Simon Jenkins in The Guardian:
Eighty-four people died late on Thursday night as a lorry drove for more than a mile through the Bastille Day crowds in the southern French city of Nice. The driver eventually died in a hail of police bullets. The incident, on a day when the French celebrate equality, liberty and fraternity, could hardly be more horrific. The victims are beyond help, but the French people should have whatever sympathy the world can usefully offer. The danger is that ritualised global responses to these incidents become their megaphone. They raise the multiplier impact of the terror – and also raise public expectation that “something can be done”. The French president, François Hollande, has extended for three months the state of emergency resulting from the Charlie Hebdo killings and the events in Paris last November. He has announced, yet again, that France is “at war” with the threat of Islamist terrorism. A further 10,000 army reservists are to be deployed. “Activities will be strengthened” in Iraq and Syria. In London and Washington counter-terrorism agencies are on alert, and President Obama is “being updated by his national security team”.

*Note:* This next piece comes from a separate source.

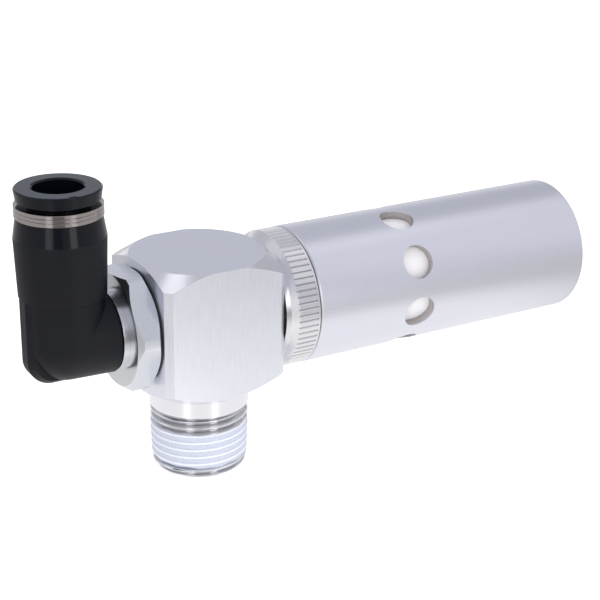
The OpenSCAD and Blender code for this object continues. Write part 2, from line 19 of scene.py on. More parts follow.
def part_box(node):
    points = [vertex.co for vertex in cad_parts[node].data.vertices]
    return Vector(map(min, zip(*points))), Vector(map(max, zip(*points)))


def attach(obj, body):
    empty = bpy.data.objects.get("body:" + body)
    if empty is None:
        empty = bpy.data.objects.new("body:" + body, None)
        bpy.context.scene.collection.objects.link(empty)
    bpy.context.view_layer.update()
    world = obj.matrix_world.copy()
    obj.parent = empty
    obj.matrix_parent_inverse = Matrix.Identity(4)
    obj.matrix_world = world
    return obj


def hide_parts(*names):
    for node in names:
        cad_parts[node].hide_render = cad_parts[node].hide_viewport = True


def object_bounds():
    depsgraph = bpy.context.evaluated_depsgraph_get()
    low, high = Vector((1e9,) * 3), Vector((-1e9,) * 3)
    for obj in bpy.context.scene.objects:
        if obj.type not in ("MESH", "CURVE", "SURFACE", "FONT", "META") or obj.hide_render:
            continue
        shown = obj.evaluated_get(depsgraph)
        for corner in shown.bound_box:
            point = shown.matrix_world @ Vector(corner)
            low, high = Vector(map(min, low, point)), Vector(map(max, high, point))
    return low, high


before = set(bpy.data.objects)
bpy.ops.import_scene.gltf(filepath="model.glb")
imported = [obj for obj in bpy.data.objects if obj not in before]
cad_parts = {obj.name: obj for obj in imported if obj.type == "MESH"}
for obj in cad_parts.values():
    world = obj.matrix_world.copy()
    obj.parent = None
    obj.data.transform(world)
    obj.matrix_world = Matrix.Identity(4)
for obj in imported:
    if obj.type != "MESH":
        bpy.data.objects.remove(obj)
cad_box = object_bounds()
MM = 0.001

print("size in mm:", [round((hi - lo) / MM, 2) for lo, hi in zip(*cad_box)])

# %% [markdown]
# ## Meshes from grids of points
#
# Every new surface below is a grid: rows run along a profile and columns run around an axis. The
# points are worked out as one numpy array and the faces join each point to its neighbours. Doing
# it with arrays keeps the script fast, even where a thread needs a hundred thousand faces. A mesh
# only moves with the part once it rides on a body.

# %% A mesh from a grid, and a piece that rides on a body


def turned_points(radii, heights):
    """Points of a surface around the Z axis, with one column for each angle: (radius times cosine,
    radius times sine, height). radii is rows x columns, and heights fits it or has one column."""
    angle = np.linspace(0, 2 * np.pi, radii.shape[1], endpoint=False)
    heights = np.broadcast_to(heights, radii.shape)
    return np.stack([radii * np.cos(angle), radii * np.sin(angle), heights], -1)


def grid_mesh(name, points, close_rows=False):
    """A mesh of quads between neighbouring grid points. Columns always close into a ring, and
    rows close too where the profile is a loop. points is an array of rows x columns x 3."""
    rows, columns = points.shape[:2]
    number = np.arange(rows * columns).reshape(rows, columns)
    number = np.concatenate([number, number[:, :1]], axis=1)
    if close_rows:
        number = np.concatenate([number, number[:1]], axis=0)
    corners = [number[:-1, :-1], number[:-1, 1:], number[1:, 1:], number[1:, :-1]]
    mesh = bpy.data.meshes.new(name)
    mesh.from_pydata(points.reshape(-1, 3), [], np.stack(corners, -1).reshape(-1, 4).tolist())
    mesh.shade_smooth()
    return mesh


def add_piece(name, mesh, body, replaced=()):
    """Puts a mesh into the scene as a piece that rides on a body, and hides the imported nodes it
    replaces.
    """
    piece = bpy.data.objects.new(name, mesh)
    bpy.context.scene.collection.objects.link(piece)
    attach(piece, body)
    if replaced:
        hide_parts(*replaced)
    print(f"{name}: {len(mesh.polygons)} faces")
    return piece


# %% [markdown]
# ## The taper pipe thread
#
# The spigot under the block carries a sealing pipe thread: 19 turns to the inch, flanks at 55
# degrees, and a taper of 1 in 16 on the diameter. A helix can be drawn as a screw modifier, but a
# height field is simpler: at each angle and height the radius is the tapered crest radius less a
# wave that repeats once every pitch and shifts by one pitch in a full turn around the axis.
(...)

…Hollande might more usefully have called up 10,000 psychologists or 10,000 Islamic historians. As for strengthening France’s role in the Islamist civil wars in Iraq and Syria, it is hard to imagine anything more likely to incite other young men to suicide attacks. A Nice truck driver does not remotely threaten the security of the French state, any more than such acts do the security of America or Britain. The identification of the nation state with random killings of innocent people has become a political aberration. The implication that leaders can somehow prevent such attacks by armed response is a total distraction from the intelligence and police work that might at least diminish their prevalence. It nationalises and institutionalises public alarm. It leads governments into madcap adventurism abroad and “securitises” the private lives of citizens at home. What has happened in France is tragic and calls for human sympathy. Beyond that, there is nothing we can usefully do – other than make matters worse.